The defendant pointed out a number of difficulties associated with a virtual trial including technological limitations, physical separation of legal teams, cross-examination of expert and lay witnesses, document management, extended trial length and expense. These were dealt with by the court as follows:

  • Where internet connection is an issue, the taking of evidence from a witness in a rural area may be abandoned and rescheduled to a time and place where a better internet connection can be found. Another solution to internet connection problems may be to pause the hearing until the connection improves.
  • The parties had two months before the trial and there was the possibility of superior technology solutions being found in this time.
  • It is common for the people sitting behind counsel to convey useful and sometimes critical information to senior counsel via junior counsel and likewise junior counsel frequently are able to assist senior counsel during argument.

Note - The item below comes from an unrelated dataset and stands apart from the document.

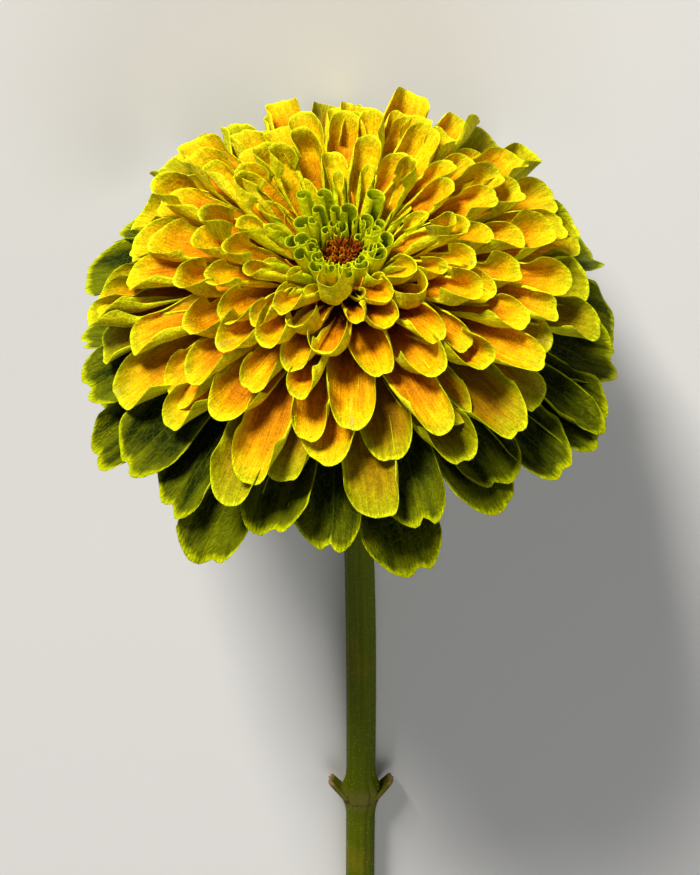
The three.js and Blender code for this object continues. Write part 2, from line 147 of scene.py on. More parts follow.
GOLD = {
    "first": 34, "count": 130, "rows": 28, "columns": 23, "crowding": 1.2, "thickness": 0.38,
    "root radius": (9.0, 7.0), "root height": (4.6, 12.4), "layers": (0.0, 14.0),
    "length": (43.5, 21.5), "half width": (6.7, 4.3), "rise": (30, 64), "droop": (-45, 34),
    "root curl": (0.6, 1.9), "tip curl": (1.75, 2.5), "even curl": (0.34, 0.5),
    "roll": (0.6, 0.8), "root width": 0.42, "end width": 0.95, "tip round": 0.27,
    "tip power": 2.5, "notch": 0.014, "wave": 0.12, "lip": 3.0, "crumple": 1.9,
    "lopside": 0.15, "vary lopside": 0.16,
    "vary length": 0.10, "vary width": 0.16, "vary slope": 7, "vary curl": 0.30,
    "vary twist": 12, "vary sweep": 0.07, "vary turn": 4, "vary flick": 26, "fold": 2.0,
}
HALF_ROLLED = {
    **PLAIN, "first": 164, "count": 14, "rows": 28, "columns": 29, "crowding": 1.0, "thickness": 0.36,
    "root radius": (7.6, 7.2), "root height": (12.2, 13.0), "length": (17.0, 14.2),
    "half width": (3.7, 3.3), "rise": (60, 68), "droop": (32, 48), "root curl": (2.9, 3.1),
    "tip curl": (2.75, 3.2), "even curl": (0.7, 0.8), "roll": (0.4, 0.2), "root width": 0.55,
    "end width": 0.95, "tip round": 0.32, "wave": 0.06, "lip": 0.6, "crumple": 0.8,
    "lopside": 0.22, "vary lopside": 0.12,
    "vary length": 0.10, "vary width": 0.16, "vary slope": 6, "vary curl": 0.16,
    "vary twist": 26, "vary sweep": 0.10, "vary turn": 6, "vary flick": 14,
}
ROLLED = {
    **PLAIN, "first": 178, "count": 42, "rows": 20, "columns": 29, "crowding": 1.1, "thickness": 0.34,
    "root radius": (7.3, 4.9), "root height": (12.4, 15.4), "length": (14.4, 4.8),
    "half width": (4.4, 2.2), "rise": (70, 86), "droop": (72, 96), "root curl": (3.3, 3.4),
    "tip curl": (3.4, 3.5), "even curl": (0.72, 0.72), "root width": 0.55,
    "end width": 1.0, "tip round": 0.05, "crumple": 0.5, "lopside": 0.30, "vary lopside": 0.12,
    "vary length": 0.13, "vary width": 0.18, "vary slope": 7, "vary curl": 0.07,
    "vary twist": 40, "vary sweep": 0.04, "vary turn": 5, "vary flick": 0,
}
CHAFF = {
    **PLAIN, "first": 230, "count": 150, "rows": 9, "columns": 4, "crowding": 0.5, "thickness": 0.14,
    "root radius": (4.5, 0.2), "root height": (15.2, 16.7), "length": (4.6, 3.4),
    "half width": (0.28, 0.20), "rise": (100, 84), "droop": (150, 40), "root curl": (1.4, 1.4),
    "tip curl": (1.8, 1.8), "even curl": (0.8, 0.8), "root width": 1.0,
    "end width": 0.25, "tip round": 0.3, "crumple": 1.4, "vary lopside": 0.1,
    "vary length": 0.35, "vary width": 0.4, "vary slope": 40, "vary curl": 0.5,
    "vary twist": 200, "vary sweep": 0.5, "vary turn": 50, "vary flick": 80,
}
STYLES = {
    **PLAIN, "first": 200, "count": 140, "rows": 10, "columns": 4, "crowding": 1.4, "thickness": 0.34,
    "fork": 0.20,
    "root radius": (8.2, 7.0), "root height": (9.8, 13.8), "length": (12.0, 9.5),
    "half width": (0.30, 0.30), "rise": (50, 66), "droop": (24, 56), "root curl": (1.0, 1.0),
    "tip curl": (1.0, 1.0), "even curl": (0.8, 0.8), "root width": 1.0,
    "end width": 0.6, "tip round": 0.2, "crumple": 0.8, "vary lopside": 0.1,
    "vary length": 0.2, "vary width": 0.2, "vary slope": 7, "vary curl": 0.3,
    "vary twist": 30, "vary sweep": 0.08, "vary turn": 5, "vary flick": 60,
}

# Irrational steps that give each petal its own variation, the same on every run
STEP = {
    "turn": 0.754877666, "length": 0.569840291, "width": 0.414213562, "slope": 0.732050808,
    "curl": 0.236067977, "lopside": 0.645751311, "sweep": 0.316624790, "tip": 0.605551275,
    "notch": 0.123105626, "wave": 0.358898944, "twist": 0.887482194, "flick": 0.541381265,
    "fold": 0.162277660, "tint": 0.472135955,
}
INDEX_STEP = 0.618033989


class Term:
    """A node's socket, which sums, products and functions can be written with."""

    def __init__(self, nodes, socket):
        self.nodes = nodes
        self.socket = socket

    def math(self, operation, *others):
        inputs = dict(enumerate((self,) + others))
        return self.nodes.add("ShaderNodeMath", {"operation": operation}, inputs)

    def __add__(self, other):
        return self.math("ADD", other)

    __radd__ = __add__

    def __sub__(self, other):
        return self.math("SUBTRACT", other)

    def __rsub__(self, other):
        return self.math("MULTIPLY_ADD", -1, other)

    def __mul__(self, other):
        return self.math("MULTIPLY", other)

    __rmul__ = __mul__

    def __truediv__(self, other):
        return self.math("DIVIDE", other)

    def __rtruediv__(self, other):
        return self.math("POWER", -1) * other

    def __pow__(self, other):
        return self.math("POWER", other)

    def __neg__(self):
        return self.math("MULTIPLY", -1)

    def __abs__(self):
        return self.math("ABSOLUTE")


class Nodes:
    """The nodes of one tree, each made by one call."""

    def __init__(self, tree):
        self.tree = tree

    def add(self, kind, settings=None, inputs=None, output=0):
        node = self.tree.nodes.new(kind)
        for name, value in (settings or {}).items():
            if name == "stops":
                set_stops(node.color_ramp, value)
            else:
                setattr(node, name, value)
        for key, value in (inputs or {}).items():
            socket = node.inputs[key]
            if isinstance(value, Term):
                self.tree.links.new(value.socket, socket)
            else:
                socket.default_value = value
        return Term(self, node.outputs[output])


def set_stops(ramp, stops):
    while len(ramp.elements) < len(stops):
        ramp.elements.new(0.5)
    for element, (position, colour) in zip(ramp.elements, stops):
        element.position = position
        element.color = (*colour, 1)


# Each of these works on numbers and on terms alike
def apply(operation, function, x):
    return x.math(operation) if isinstance(x, Term) else function(x)


def sin(x):
    return apply("SINE", math.sin, x)


def cos(x):
    return apply("COSINE", math.cos, x)


def sqrt(x):
    return apply("SQRT", math.sqrt, x)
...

The legal teams may achieve this by using WhatsApp communication.
  • Although conducting consultations with expert witnesses on a virtual platform will be slower, more tedious and more expensive, the process is not unfair or unjust.
  • Expert witnesses from different jurisdictions may prepare joint minutes virtually. The time zone problem can be solved by the court sitting at different times.

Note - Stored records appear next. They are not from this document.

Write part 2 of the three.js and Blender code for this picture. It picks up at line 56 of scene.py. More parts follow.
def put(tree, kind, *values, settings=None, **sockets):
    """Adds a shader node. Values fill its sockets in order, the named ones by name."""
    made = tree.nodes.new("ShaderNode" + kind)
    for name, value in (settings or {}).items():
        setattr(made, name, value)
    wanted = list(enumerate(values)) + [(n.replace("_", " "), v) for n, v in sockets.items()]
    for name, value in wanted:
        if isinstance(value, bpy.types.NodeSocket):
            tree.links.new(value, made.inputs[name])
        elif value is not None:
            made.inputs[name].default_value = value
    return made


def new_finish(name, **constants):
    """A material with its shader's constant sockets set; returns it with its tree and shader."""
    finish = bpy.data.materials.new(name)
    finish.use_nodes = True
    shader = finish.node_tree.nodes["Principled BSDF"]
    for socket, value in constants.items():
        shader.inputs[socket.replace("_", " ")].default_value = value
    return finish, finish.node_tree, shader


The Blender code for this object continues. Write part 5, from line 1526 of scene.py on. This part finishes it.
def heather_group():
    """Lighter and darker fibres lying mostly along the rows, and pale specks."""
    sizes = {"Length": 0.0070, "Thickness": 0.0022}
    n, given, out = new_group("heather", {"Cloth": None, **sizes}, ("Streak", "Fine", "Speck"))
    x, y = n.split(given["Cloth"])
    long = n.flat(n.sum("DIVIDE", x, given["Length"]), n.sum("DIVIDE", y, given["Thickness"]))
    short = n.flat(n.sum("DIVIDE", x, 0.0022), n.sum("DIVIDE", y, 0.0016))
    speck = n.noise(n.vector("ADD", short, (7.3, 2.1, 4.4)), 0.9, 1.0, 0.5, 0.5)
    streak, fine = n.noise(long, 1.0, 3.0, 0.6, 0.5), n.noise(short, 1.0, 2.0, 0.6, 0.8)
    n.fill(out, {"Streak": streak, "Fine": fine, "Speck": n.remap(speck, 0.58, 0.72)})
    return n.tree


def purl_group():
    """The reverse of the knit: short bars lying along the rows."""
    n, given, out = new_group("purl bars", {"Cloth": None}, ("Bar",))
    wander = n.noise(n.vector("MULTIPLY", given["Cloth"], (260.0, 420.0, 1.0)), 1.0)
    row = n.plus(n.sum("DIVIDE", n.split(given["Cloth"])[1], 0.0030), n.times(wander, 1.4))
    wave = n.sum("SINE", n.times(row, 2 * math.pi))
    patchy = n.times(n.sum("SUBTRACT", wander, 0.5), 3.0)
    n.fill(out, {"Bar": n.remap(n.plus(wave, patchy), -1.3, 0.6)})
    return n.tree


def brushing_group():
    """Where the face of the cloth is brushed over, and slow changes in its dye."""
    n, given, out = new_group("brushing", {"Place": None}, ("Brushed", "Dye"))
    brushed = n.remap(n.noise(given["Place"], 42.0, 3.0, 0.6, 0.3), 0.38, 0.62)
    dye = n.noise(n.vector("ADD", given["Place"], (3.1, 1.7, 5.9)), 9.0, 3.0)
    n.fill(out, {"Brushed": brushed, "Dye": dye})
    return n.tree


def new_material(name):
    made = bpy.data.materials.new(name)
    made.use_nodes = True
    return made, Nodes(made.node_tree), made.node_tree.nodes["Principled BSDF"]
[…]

  • Where a lay witness does not have a computer or does not adequately know how to use the chosen technology, they may enlist the assistance of a member of their household. However, where this help is not available, the court will deal with the issue when it presents itself.
  • Cross-examination via video-link has previously been said to be unacceptable. The judge noted that through virtual platforms, he has been able to look at witnesses from about one metre away and his perception of the witness’ facial expressions is better than in the courtroom. What is also different, significant and undesirable, is that video-link technology tends to reduce the chemistry which may develop between counsel and the witness, it creates a reduction in formality and there is some difficulty in dealing with objections. But these issues did not override the need to deal with the problems in the present situation.
  • The large number of documents involved is not an issue. The problem of witness and cross-examination bundles is solved with a service such as Dropbox.
  • Future problems like practitioners and witnesses falling sick or being required to care for children or sick people during the trial, will be addressed by being sensitive to these issues and allowances being made for them when they arise.
  • The court admitted that conducting a trial virtually may prolong the hearing and increase its cost. However since there is no guarantee that the situation will be any better in the near future, a postponement was not granted. It is not feasible nor consistent with the overarching concerns of the administration of justice to stop the work of the courts for a prolonged period. Nor is it healthy for the economy.

Virtual trials may become common – a UK court had an all-Skype trial in March 2020. South African courts have begun to hand down judgments electronically via email and publication on court websites, for example the case of Liberty Group Limited v Illman.

These examples may persuade South African courts to allow for virtual trials, where possible, even (with refinements) beyond the present crisis.